-- start Provided data --
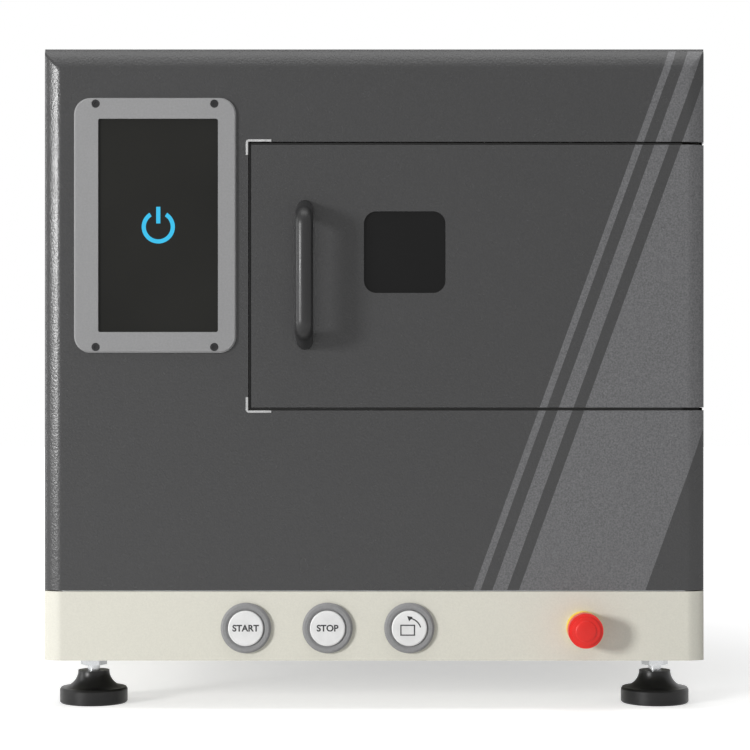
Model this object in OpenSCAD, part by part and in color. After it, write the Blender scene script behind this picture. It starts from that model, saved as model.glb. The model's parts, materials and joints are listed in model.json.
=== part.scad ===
// Benchtop gold melting furnace: a beveled steel cabinet on levelling feet, with a wrap-round door,
// a touch display, three push buttons, a stop mushroom and an induction crucible that tilts into a mould.
// X runs to the right, Y to the back and Z up. The origin is under the middle of the outline, on the floor.

/* [Body] */
// Width of the casing
body_w = 480; // [474:1:540]
// Depth from the front face to the back
body_d = 460; // [440:5:560]
// Height from the floor to the top of the casing
body_h = 480; // [460:5:560]
// Height of the light base below the casing
base_h = 50; // [48:1:64]
// Gap between the floor and the base
foot_gap = 36; // [34:1:44]
// Thickness of the casing, base and door sheet
wall = 2; // [1.5:0.25:2.5]
// Leg of the bevel along the front vertical edges
side_bevel = 14; // [10:1:18]
// Height of the bevel along the front top edge
top_bevel = 18; // [12:1:24]
// Radius that softens the edges of the bevels
bevel_round = 4; // [3:0.5:6]
// Slit between the base and the casing
base_seam = 0.8; // [0.6:0.1:1]
// How far the front shell reaches back behind the hinges
shell_past_hinge = 18.4; // [10:0.2:48]

/* [Door] */
// Height of the door
door_h = 190; // [184:1:196]
// Height of the door's lower edge above the base
door_rise = 133; // [128:1:140]
// Thickness of the door
door_t = 22; // [20:1:24]
// How far the door wraps back along the right side
door_side_d = 102; // [90:1:110]
// Slit round the door
door_gap = 2.1; // [1.5:0.1:3]

/* [Window] */
// Side length of the square window
window_w = 59; // [50:1:66]
// Corner radius of the window
window_round = 9; // [5:1:14]
// Place of the window's middle, as a share of the door's width from its left edge
window_share = 0.3374; // [0.322:0.001:0.346]
// Height of the window's middle above the door's lower edge
window_rise = 112.3; // [108:0.1:116]
// Thickness of the window glass
glass_t = 4; // [3:0.5:5]

/* [Handle] */
// Length of the handle where it meets the door
handle_span = 109; // [95:1:125]
// How far the handle stands out from the door
handle_out = 38.5; // [34:0.5:46]
// Diameter of the grip
grip_d = 13.4; // [11:0.2:16]
// Diameter of a leg where it meets the door
leg_d = 11.2; // [9:0.2:13]
// Bend radius of the handle
handle_bend = 12; // [9:1:16]
// Slant of the handle's legs
leg_slant = 15; // [5:1:22]
// Distance from the door's left edge to the handle
handle_in = 39; // [30:1:48]
// Height of the handle's middle above the door's lower edge
handle_rise = 95.8; // [88:0.1:104]

/* [Display] */
// Width of the bezel's strips beside the screen
bezel_side = 15.25; // [11:0.25:17]
// Height of the bezel's strips above and below the screen
bezel_end = 15; // [12:0.5:23]
// Thickness of the display bezel
bezel_t = 3; // [2.5:0.5:4]
// Corner radius of the display bezel
bezel_round = 12; // [8:1:16]
// Width of the visible screen
screen_w = 86.5; // [76:0.5:97]
// Height of the visible screen
screen_h = 154; // [136:1:174]
// How far the screen sits to the right of the bezel's middle
screen_shift = 2.2; // [0:0.1:3]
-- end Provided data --
-- What is asked --
Extract the first line above and each line after it up to and including the one with "door_gap = 2.1; // [1.5:0.1:3]", please, exactly and with nothing else.

-- Output for this task --
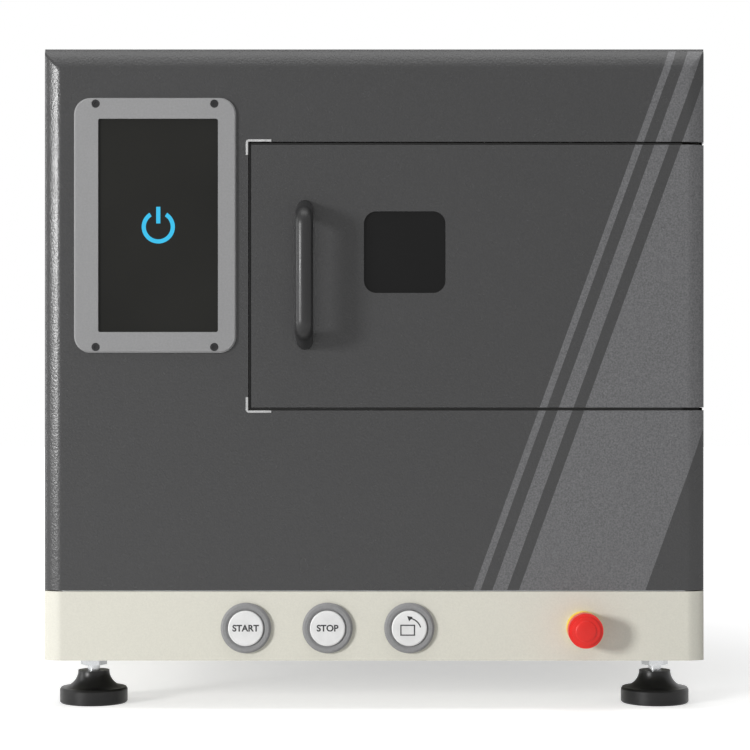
Model this object in OpenSCAD, part by part and in color. After it, write the Blender scene script behind this picture. It starts from that model, saved as model.glb. The model's parts, materials and joints are listed in model.json.
=== part.scad ===
// Benchtop gold melting furnace: a beveled steel cabinet on levelling feet, with a wrap-round door,
// a touch display, three push buttons, a stop mushroom and an induction crucible that tilts into a mould.
// X runs to the right, Y to the back and Z up. The origin is under the middle of the outline, on the floor.

/* [Body] */
// Width of the casing
body_w = 480; // [474:1:540]
// Depth from the front face to the back
body_d = 460; // [440:5:560]
// Height from the floor to the top of the casing
body_h = 480; // [460:5:560]
// Height of the light base below the casing
base_h = 50; // [48:1:64]
// Gap between the floor and the base
foot_gap = 36; // [34:1:44]
// Thickness of the casing, base and door sheet
wall = 2; // [1.5:0.25:2.5]
// Leg of the bevel along the front vertical edges
side_bevel = 14; // [10:1:18]
// Height of the bevel along the front top edge
top_bevel = 18; // [12:1:24]
// Radius that softens the edges of the bevels
bevel_round = 4; // [3:0.5:6]
// Slit between the base and the casing
base_seam = 0.8; // [0.6:0.1:1]
// How far the front shell reaches back behind the hinges
shell_past_hinge = 18.4; // [10:0.2:48]

/* [Door] */
// Height of the door
door_h = 190; // [184:1:196]
// Height of the door's lower edge above the base
door_rise = 133; // [128:1:140]
// Thickness of the door
door_t = 22; // [20:1:24]
// How far the door wraps back along the right side
door_side_d = 102; // [90:1:110]
// Slit round the door
door_gap = 2.1; // [1.5:0.1:3]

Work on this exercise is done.